By the right to free industry is here meant the right of each man to carry on his occupation, whatever it may be, after whatever manner he prefers or thinks best, so long as he does not trespass against his neighbours : taking the benefits or the evils of his way, as the case may be. Selfevident as this right now seems, it seemed by no means self-evident to people in past times. Naturally, indeed, it could not well be self-evident while more obvious rights were unrecognized.

Just noting that, in the far past, industry was under regulations having a religious authority, as among the Hebrews, who, in Deuteronomy XXII, 8 &c., were directed concerning methods of building and agriculture, it will suffice to observe how great and persistent were the restraints on industrial liberty among European peoples

during the supremacy of that militant organization which in all ways subordinates individual wills. In Old-English days, the lord of the manor in Court-leet inspected industrial products; and, after the establishment of kingship, there came directions for cropping of lands, times of shearing, mode of ploughing. After the Conquest regulations for dyeing were enacted. From Edward III onwardsto the time of James I, official searchers had to see that various wares were properly made. Certain traders were told how many assistants they should have; the growing of particular plants was made compulsory ; tanners had to

' keep their hides in the pits for specified periods; and there were officers for the assize of bread and ale. With the development of institutions characterizing the industrial type, these restrictions on industrial freedom diminished; and, at the time George III began to reign, five-sixths of them had disappeared. Increasing though they did during the war-period brought on by the French revolution, they again diminished subsequently; until there had been abolished nearly all State-interferences with modes of production. Significantly enough, however, the recent revival of militancy here, consequent on the immense re-development of it on the Continent (set going, for the second time, by that greatest of all modern curses the Bonaparte family) has been accompanied by a reaction towards industrial regulations ; so that during the last 30 years there have been numerous acts saying how businesses shall be carried on: ranging from the interdict on taking meals in match factories except in certain parts, to directions for the building and cleaning of artizans' dwellings—from orders for the painting of bakehouses to acts punishing farmers if they employ uneducated children.

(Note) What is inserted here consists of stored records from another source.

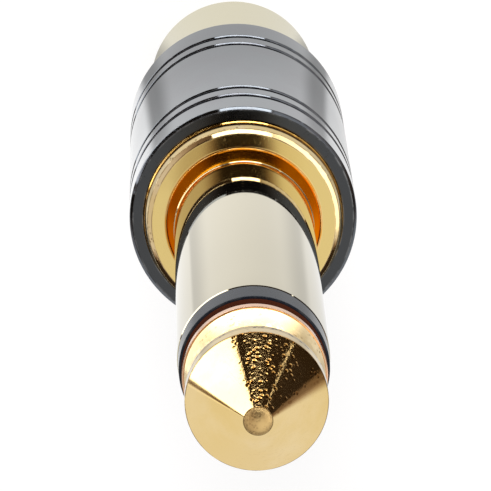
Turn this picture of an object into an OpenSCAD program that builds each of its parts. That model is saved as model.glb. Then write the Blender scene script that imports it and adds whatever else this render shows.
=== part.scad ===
// Adapter that carries a two-pole 6.35 mm jack plug at one end and a phono socket at the other.
// It stands on the open end of the socket. The origin is the centre of that end, and +Z runs
// along the turned axis to the nose of the plug. Lengths stack up from the socket to the nose.

/* [Plug sleeve] */
// Diameter of the straight part of the plug
sleeve_d = 6.35; // [6.3:0.01:6.4]
// Length of the straight part, from the hub to its front edge
sleeve_len = 21.6; // [19:0.2:24]
// Bevel round the front edge of the sleeve
sleeve_bevel = 0.08; // [0.05:0.01:0.15]
// Bore that runs through the sleeve for the rod and its liner
sleeve_bore_d = 3.8; // [3.6:0.1:4.2]
// Diameter of the counterbore behind the front edge, which takes the tip ring
socket_d = 4.9; // [4.6:0.1:5.2]
// Depth of that counterbore
socket_len = 4.5; // [3:0.25:6]

/* [Hub and flange] */
// Length of the coned hub between the flange and the straight sleeve
hub_len = 1.2; // [0.8:0.1:2]
// Step from the straight sleeve up to the front of the hub, on the radius
hub_step = 0.03; // [0.02:0.01:0.1]
// How much the hub widens from its front to the flange, on the radius
hub_flare = 0.31; // [0.15:0.01:0.35]
// Fillet between the hub and the flange
hub_fillet = 0.1; // [0.05:0.01:0.15]
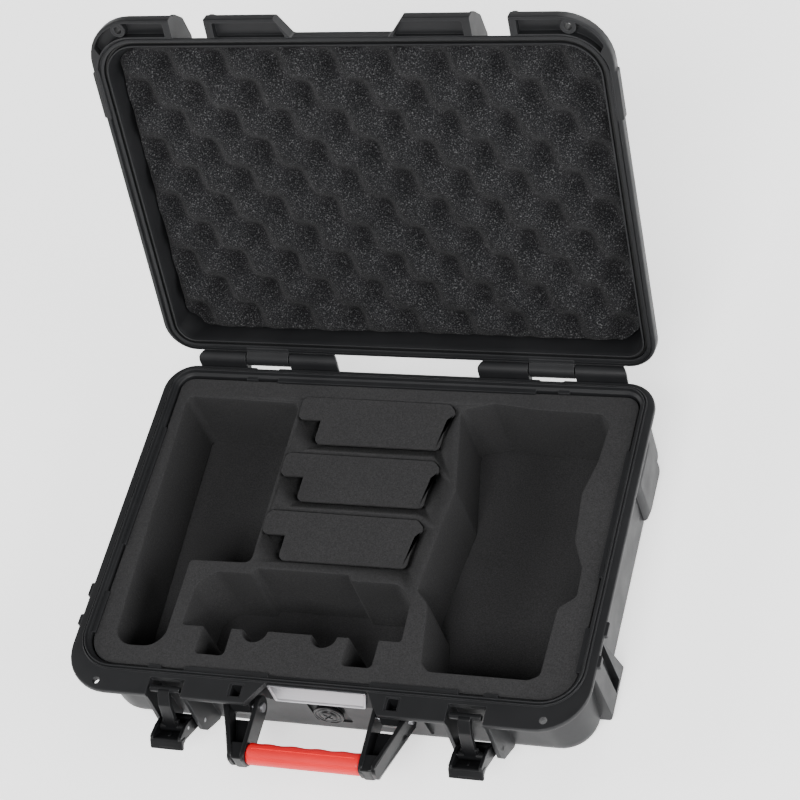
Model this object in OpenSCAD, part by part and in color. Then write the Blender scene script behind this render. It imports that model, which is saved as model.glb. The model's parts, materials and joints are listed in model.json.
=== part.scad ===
// Hard-shell carrying case for a folding camera drone.
// Frame: origin at the bottom centre of the base, X to the right, Y towards the hinges, Z up.
// The lid is drawn closed by its module and then swung open about the hinge line.

/* [Case] */
// Width over the rim flange
case_w = 368; // [364:1:372]
// Depth over the rim flange, front to back
case_d = 270; // [268:1:272]
// Height of the base, from the ground to the parting plane
base_h = 72; // [70:1:76]
// Height of the lid above the parting plane
lid_h = 44; // [42:1:48]
// Angle of the open lid, from closed
lid_open = 108; // [60:1:110]

/* [Rim] */
// Thickness of the rim flange of the base
flange_t = 4.5; // [4:0.1:5]
// Gap between the two rims when the lid is closed
rim_gap = 0.3; // [0.2:0.1:0.5]

/* [Hinges] */
// Radius of the hinge knuckles
knuckle_r = 5.5; // [5:0.1:5.8]
// Radius of the steel hinge pins
hinge_pin_r = 2; // [1.5:0.1:2.5]

/* [Latches] */
// Distance of each latch from the middle of the case
latch_x = 105.7; // [104:0.1:107]
// Width of the gap that each latch sits in
latch_gap = 25.6; // [25:0.1:27]
// Angle that a lever swings through, from open to closed
latch_swing = 55; // [55:1:55]
// Radius of the cross bar of the draw link
bar_r = 2.3; // [2:0.1:2.4]

/* [Handle] */
// Length of the soft grip
grip_len = 80; // [76:1:84]
// Distance from the handle pivot to the middle of the grip
handle_reach = 34.5; // [34:0.1:36]

/* [Foam] */
// Depth of the foam surface below the parting plane
foam_drop = 3; // [2:0.5:6]
// Thickness of the flat foam sheet on the floor
pad_t = 8.3; // [6:0.1:9]

/* [Hidden] */
$fn = 64;
// Thickness of a slice that serves as a section of a tapering solid
eps = 0.01;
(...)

Meanwhile it is to be observed that in France, where the militant activities entailed by surroundings have developed more highly the militant type of structure, industrial regulations have been more elaborate and more rigorous :

having been carried, during the latter days of the monarchy, to a scarcely credible extent. “Swarms of public functionaries” enforced rules continually complicated by new ones to remedy the insufficiency of the old : directing, for example, “the lengths pieces of cloth are to be woven, the pattern to be chosen, the method to be followed, and the defects to be avoided.” Even after the Revolution, when greater industrial freedom was temporarily achieved, interferences again multiplied; so that in 1806, according to Levasseur, public administrations fixed the length of the day's labour, the hours of meals, and the beginning and end of the day at the various seasons. Indeed, it is instructive to observe how, in France, where the idea of equality has always subordinated the idea of liberty; and where, under the guise of a free form of government, citizens have all along submitted without protest to a bureaucracy which has been as despotic under the republican form of government as under the monarchical; and where reversions to the completely militant type of structure have more than once occurred, and have more than once almost occurred; the industrial freedom of the individual, in common with other freedoms, has never been established so fully as here; where la gloire has not been so predominant an aim and militant organization has never been so pronounced.

But details apart, a general survey of the facts proves that during the advance from those early stages in which small respect was paid to life, liberty, and property, to those later stages in which these are held sacred, there has been an advance from a régime under which modes of production were authoritatively prescribed, to a régime under which they are left to the will of the producer; and in places where legislation most recognizes individual freedom in other respects, it most recognizes individual freedom in this respect.